* [Given material]:
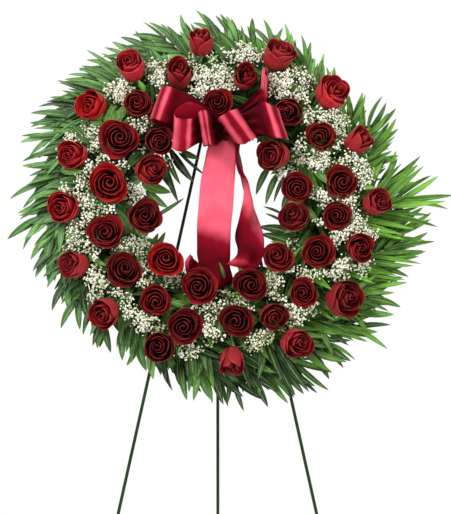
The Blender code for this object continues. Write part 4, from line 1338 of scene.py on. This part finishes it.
def satin_material(settings):
    """Polyester satin ribbon: floats lie along its length, so it shines in soft bands, partly from
    its gloss and partly as painted light and shade read from each row's shade.
    """
    material, tree, shader = new_material("satin ribbon", {
        "Roughness": 0.46, "Specular IOR Level": 0.24, "Anisotropic": 0.4,
        "Specular Tint": (*linear("#ff3050"), 1),
        "Sheen Weight": 0.03, "Sheen Roughness": 0.35, "Sheen Tint": (*linear("#ff9aa8"), 1),
    })
    shade = add_node(tree, "ShaderNodeAttribute", {"attribute_name": "shade"}).outputs["Fac"]
    flat = add_node(tree, "ShaderNodeUVMap", {"uv_map": "cloth"}).outputs["UV"]
    # Painted light and shade: the shade shifts softly every 30 mm, as if the ribbon lay a little
    # slack.
    place = add_node(tree, "ShaderNodeTexCoord").outputs["Object"]
    painted_light_patches = add_node(tree, "ShaderNodeTexNoise", {}, {
        "Vector": place, "Scale": 1 / (30 * MM), "Detail": 1.0})
    sway = add_node(tree, "ShaderNodeMapRange", {}, {
        "Value": painted_light_patches.outputs["Fac"], "From Min": 0.35, "From Max": 0.65,
        "To Min": -0.06, "To Max": 0.04})
    shade = add_node(tree, "ShaderNodeMath", {"operation": "ADD"},
                     {0: shade, 1: sway.outputs["Result"]}).outputs[0]
    # Painted shade and highlight: shade 0 gives the dark satin, 0.5 the satin's own red, 1 the
    # light satin.
    dark = add_node(tree, "ShaderNodeMapRange", {}, {
        "Value": shade, "From Min": 0.0, "From Max": 0.5})
    low = add_node(tree, "ShaderNodeMix", {"data_type": "RGBA"}, {
        0: dark.outputs["Result"], 6: (*settings.satin_dark, 1), 7: (*settings.satin, 1)})
    light = add_node(tree, "ShaderNodeMapRange", {}, {
        "Value": shade, "From Min": 0.5, "From Max": 1.0})
    painted_light_colour = add_node(tree, "ShaderNodeMix", {"data_type": "RGBA"}, {
        0: light.outputs["Result"], 6: low.outputs[2], 7: (*settings.satin_light, 1)})
    # Warp threads 0.2 mm apart are too fine to show, so they are drawn 0.8 mm apart.
    stretch = add_node(tree, "ShaderNodeMapping", {}, {
        "Vector": flat, "Scale": (1 / (0.8 * MM), 1 / (30 * MM), 1)})
    threads = add_node(tree, "ShaderNodeTexNoise", {}, {
        "Vector": stretch.outputs["Vector"], "Scale": 1.0, "Detail": 1.0})
    value = add_node(tree, "ShaderNodeMapRange", {}, {
        "Value": threads.outputs["Fac"], "From Min": 0.3, "From Max": 0.7,
        "To Min": 0.94, "To Max": 1.06})
    colour = add_node(tree, "ShaderNodeHueSaturation", {}, {
        "Color": painted_light_colour.outputs[2], "Value": value.outputs["Result"]})
    tree.links.new(colour.outputs["Color"], shader.inputs["Base Color"])
    bump = add_node(tree, "ShaderNodeBump", {}, {
        "Height": threads.outputs["Fac"], "Strength": 0.12, "Distance": 0.15 * MM})
    tree.links.new(bump.outputs["Normal"], shader.inputs["Normal"])
    return material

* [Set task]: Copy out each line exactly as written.

* [Full output]:
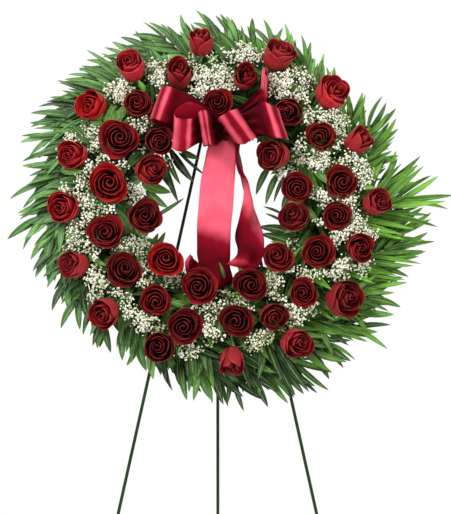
The Blender code for this object continues. Write part 4, from line 1338 of scene.py on. This part finishes it.
def satin_material(settings):
    """Polyester satin ribbon: floats lie along its length, so it shines in soft bands, partly from
    its gloss and partly as painted light and shade read from each row's shade.
    """
    material, tree, shader = new_material("satin ribbon", {
        "Roughness": 0.46, "Specular IOR Level": 0.24, "Anisotropic": 0.4,
        "Specular Tint": (*linear("#ff3050"), 1),
        "Sheen Weight": 0.03, "Sheen Roughness": 0.35, "Sheen Tint": (*linear("#ff9aa8"), 1),
    })
    shade = add_node(tree, "ShaderNodeAttribute", {"attribute_name": "shade"}).outputs["Fac"]
    flat = add_node(tree, "ShaderNodeUVMap", {"uv_map": "cloth"}).outputs["UV"]
    # Painted light and shade: the shade shifts softly every 30 mm, as if the ribbon lay a little
    # slack.
    place = add_node(tree, "ShaderNodeTexCoord").outputs["Object"]
    painted_light_patches = add_node(tree, "ShaderNodeTexNoise", {}, {
        "Vector": place, "Scale": 1 / (30 * MM), "Detail": 1.0})
    sway = add_node(tree, "ShaderNodeMapRange", {}, {
        "Value": painted_light_patches.outputs["Fac"], "From Min": 0.35, "From Max": 0.65,
        "To Min": -0.06, "To Max": 0.04})
    shade = add_node(tree, "ShaderNodeMath", {"operation": "ADD"},
                     {0: shade, 1: sway.outputs["Result"]}).outputs[0]
    # Painted shade and highlight: shade 0 gives the dark satin, 0.5 the satin's own red, 1 the
    # light satin.
    dark = add_node(tree, "ShaderNodeMapRange", {}, {
        "Value": shade, "From Min": 0.0, "From Max": 0.5})
    low = add_node(tree, "ShaderNodeMix", {"data_type": "RGBA"}, {
        0: dark.outputs["Result"], 6: (*settings.satin_dark, 1), 7: (*settings.satin, 1)})
    light = add_node(tree, "ShaderNodeMapRange", {}, {
        "Value": shade, "From Min": 0.5, "From Max": 1.0})
    painted_light_colour = add_node(tree, "ShaderNodeMix", {"data_type": "RGBA"}, {
        0: light.outputs["Result"], 6: low.outputs[2], 7: (*settings.satin_light, 1)})
    # Warp threads 0.2 mm apart are too fine to show, so they are drawn 0.8 mm apart.
    stretch = add_node(tree, "ShaderNodeMapping", {}, {
        "Vector": flat, "Scale": (1 / (0.8 * MM), 1 / (30 * MM), 1)})
    threads = add_node(tree, "ShaderNodeTexNoise", {}, {
        "Vector": stretch.outputs["Vector"], "Scale": 1.0, "Detail": 1.0})
    value = add_node(tree, "ShaderNodeMapRange", {}, {
        "Value": threads.outputs["Fac"], "From Min": 0.3, "From Max": 0.7,
        "To Min": 0.94, "To Max": 1.06})
    colour = add_node(tree, "ShaderNodeHueSaturation", {}, {
        "Color": painted_light_colour.outputs[2], "Value": value.outputs["Result"]})
    tree.links.new(colour.outputs["Color"], shader.inputs["Base Color"])
    bump = add_node(tree, "ShaderNodeBump", {}, {
        "Height": threads.outputs["Fac"], "Strength": 0.12, "Distance": 0.15 * MM})
    tree.links.new(bump.outputs["Normal"], shader.inputs["Normal"])
    return material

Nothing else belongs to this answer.